Directions for this task:
State how many lines hold the word "origin", with no other words.

[Supplied material start]

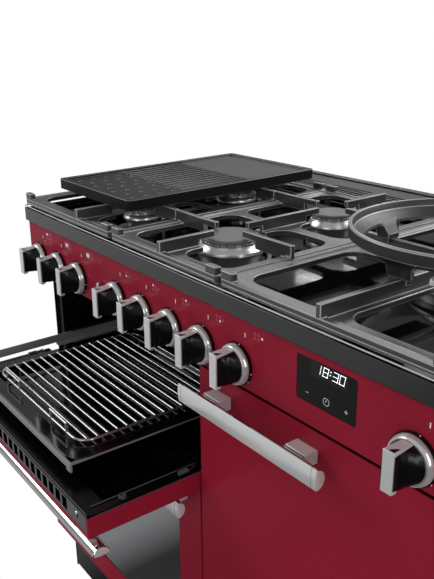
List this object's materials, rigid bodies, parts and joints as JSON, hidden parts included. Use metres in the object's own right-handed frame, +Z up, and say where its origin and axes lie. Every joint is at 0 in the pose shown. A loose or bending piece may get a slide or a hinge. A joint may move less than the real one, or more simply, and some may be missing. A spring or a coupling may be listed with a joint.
{
  "type": "dual fuel range cooker",
  "caption": "Free-standing range cooker with a gas hob, griddle, wok ring, drop-down grill and oven doors, a side-hinged tall oven, rotary controls and a clock.",
  "frame": {"origin": "on the floor, at the middle of the footprint in the rest pose, with the grill door down", "axes": "+X to the cooker's right hand side as seen by a person facing it, +Y from front to back, +Z up"},
  "size_m": [0.892, 0.768, 0.977],
  "materials": {
    "black_enamel": "black vitreous enamel, gloss",
    "black_iron": "dark matt enamelled cast iron",
    "brass_tap": "machined",
    "brushed": "brushed",
    "burner_alloy": "bright cast",
    "cap_grey": "mid grey enamel, satin",
    "carcass_paint": "dark grey paint",
    "ceramic": null,
    "chrome_bright": "polished",
    "clock_black": "black gloss",
    "dark_glass": "tinted, gloss",
    "heating_rod": "oxidised sheath",
    "knob_black": "black moulding with a polished metal bar",
    "red_enamel": "deep red gloss paint",
    "seal_rubber": "matt",
    "switch_plastic": "cream heat-proof moulding",
    "trim_dark": "charcoal satin",
    "zinc_steel": "plain zinc-coated sheet"
  },
  "bodies": {
    "cooker": {"chassis": "carcass_paint", "side_panels": "carcass_paint", "back_panel": "zinc_steel", "plinth": "black_enamel", "levelling_feet": "zinc_steel", "hob_tray": "black_enamel", "hob_trim": "trim_dark", "flue_vent": "black_enamel", "control_panel": "red_enamel", "clock_glass": "clock_black", "knob_bezels": "knob_black", "knob_rings": "chrome_bright", "gas_rail": "zinc_steel", "gas_taps": "brass_tap", "rotary_switches": "switch_plastic", "burner_bases": "burner_alloy", "burner_caps": "cap_grey", "spark_plugs": "ceramic", "grate_left": "black_iron", "grate_centre": "black_iron", "grate_right": "black_iron", "grill_cavity": "black_enamel", "main_cavity": "black_enamel", "tall_cavity": "black_enamel", "grill_element": "heating_rod", "grill_runners": "zinc_steel", "fan_baffles": "black_enamel", "fan_motors": "zinc_steel", "door_seals": "seal_rubber", "shelf_guides": "chrome_bright"},
    "griddle": {"griddle": "black_iron"},
    "wok_ring": {"wok_ring": "black_iron"},
    "light_button": {"light_button": "chrome_bright"},
    "knob_1": {"knob_1": "knob_black"},
    "knob_2": {"knob_2": "knob_black"},
    "knob_3": {"knob_3": "knob_black"},
    "knob_4": {"knob_4": "knob_black"},
    "knob_5": {"knob_5": "knob_black"},
    "knob_6": {"knob_6": "knob_black"},
    "knob_7": {"knob_7": "knob_black"},
    "knob_8": {"knob_8": "knob_black"},
    "knob_9": {"knob_9": "knob_black"},
    "grill_door": {"grill_door_skin": "red_enamel", "grill_door_liner": "black_enamel", "grill_handle": "chrome_bright"},
    "main_door": {"main_door_skin": "red_enamel", "main_door_glass": "dark_glass", "main_door_liner": "black_enamel", "main_handle": "chrome_bright"},
    "tall_door": {"tall_door_skin": "red_enamel", "tall_door_liner": "black_enamel", "tall_handle": "chrome_bright"},
    "grill_pan": {"grill_carriage": "brushed", "grill_pan": "black_enamel", "grill_rack": "chrome_bright"},
    "main_shelf": {"main_shelf": "chrome_bright"},
    "tall_shelf": {"tall_shelf": "chrome_bright"},
    "main_fan": {"main_fan": "zinc_steel"},
    "tall_fan": {"tall_fan": "zinc_steel"},
    "storage_drawer": {"storage_drawer": "black_enamel"}
  },
  "joints": [
    {"name": "knob_1_turn", "type": "hinge", "parent": "cooker", "child": "knob_1", "pos_m": [-0.406, -0.23, 0.82], "axis": [0, -1, 0], "range_deg": [0, 270]},
    {"name": "knob_2_turn", "type": "hinge", "parent": "cooker", "child": "knob_2", "pos_m": [-0.3345, -0.23, 0.82], "axis": [0, -1, 0], "range_deg": [0, 270]},
    {"name": "knob_3_turn", "type": "hinge", "parent": "cooker", "child": "knob_3", "pos_m": [-0.263, -0.23, 0.82], "axis": [0, -1, 0], "range_deg": [0, 270]},
    {"name": "knob_4_turn", "type": "hinge", "parent": "cooker", "child": "knob_4", "pos_m": [-0.142, -0.23, 0.82], "axis": [0, -1, 0], "range_deg": [0, 225]},
    {"name": "knob_5_turn", "type": "hinge", "parent": "cooker", "child": "knob_5", "pos_m": [-0.0705, -0.23, 0.82], "axis": [0, -1, 0], "range_deg": [0, 225]},
    {"name": "knob_6_turn", "type": "hinge", "parent": "cooker", "child": "knob_6", "pos_m": [0.001, -0.23, 0.82], "axis": [0, -1, 0], "range_deg": [0, 225]},
    {"name": "knob_7_turn", "type": "hinge", "parent": "cooker", "child": "knob_7", "pos_m": [0.0725, -0.23, 0.82], "axis": [0, -1, 0], "range_deg": [0, 225]},
    {"name": "knob_8_turn", "type": "hinge", "parent": "cooker", "child": "knob_8", "pos_m": [0.144, -0.23, 0.82], "axis": [0, -1, 0], "range_deg": [0, 225]},
    {"name": "knob_9_turn", "type": "hinge", "parent": "cooker", "child": "knob_9", "pos_m": [0.403, -0.23, 0.82], "axis": [0, -1, 0], "range_deg": [0, 270]},
    {"name": "light_button_press", "type": "slide", "parent": "cooker", "child": "light_button", "axis": [0, 1, 0], "range_m": [0, 0.002], "stiffness_N_per_m": 400},
    {"name": "griddle_lift", "type": "slide", "parent": "cooker", "child": "griddle", "axis": [0, 0, 1], "range_m": [0, 0.06]},
    {"name": "wok_ring_lift", "type": "slide", "parent": "cooker", "child": "wok_ring", "axis": [0, 0, 1], "range_m": [0, 0.06]},
    {"name": "grill_door_hinge", "type": "hinge", "parent": "cooker", "child": "grill_door", "pos_m": [-0.192, -0.2005, 0.6045], "axis": [-1, 0, 0], "range_deg": [0, 90]},
    {"name": "grill_pan_slide", "type": "slide", "parent": "cooker", "child": "grill_pan", "axis": [0, 1, 0], "range_m": [0, 0.33]},
    {"name": "main_door_hinge", "type": "hinge", "parent": "cooker", "child": "main_door", "pos_m": [-0.192, -0.2005, 0.2445], "axis": [1, 0, 0], "range_deg": [0, 90]},
    {"name": "main_shelf_slide", "type": "slide", "parent": "cooker", "child": "main_shelf", "axis": [0, -1, 0], "range_m": [0, 0.2]},
    {"name": "tall_door_hinge", "type": "hinge", "parent": "cooker", "child": "tall_door", "pos_m": [0.436, -0.2005, 0.5125], "axis": [0, 0, 1], "range_deg": [0, 100]},
    {"name": "tall_shelf_slide", "type": "slide", "parent": "cooker", "child": "tall_shelf", "axis": [0, -1, 0], "range_m": [0, 0.09]},
    {"name": "main_fan_spin", "type": "hinge", "parent": "cooker", "child": "main_fan", "pos_m": [-0.192, 0.255, 0.42], "axis": [0, 1, 0], "continuous": true},
    {"name": "tall_fan_spin", "type": "hinge", "parent": "cooker", "child": "tall_fan", "pos_m": [0.256, 0.255, 0.517], "axis": [0, 1, 0], "continuous": true},
    {"name": "storage_drawer_slide", "type": "slide", "parent": "cooker", "child": "storage_drawer", "axis": [0, -1, 0], "range_m": [0, 0.28]}
  ],
  "couplings": [
    {"joint": "grill_pan_slide", "follows": "grill_door_hinge", "m_per_rad": 0.21008},
    {"joint": "main_shelf_slide", "follows": "main_door_hinge", "m_per_rad": 0.12732},
    {"joint": "tall_shelf_slide", "follows": "tall_door_hinge", "m_per_rad": 0.051565}
  ]
}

[Supplied material end]

Solution for this exercise:
2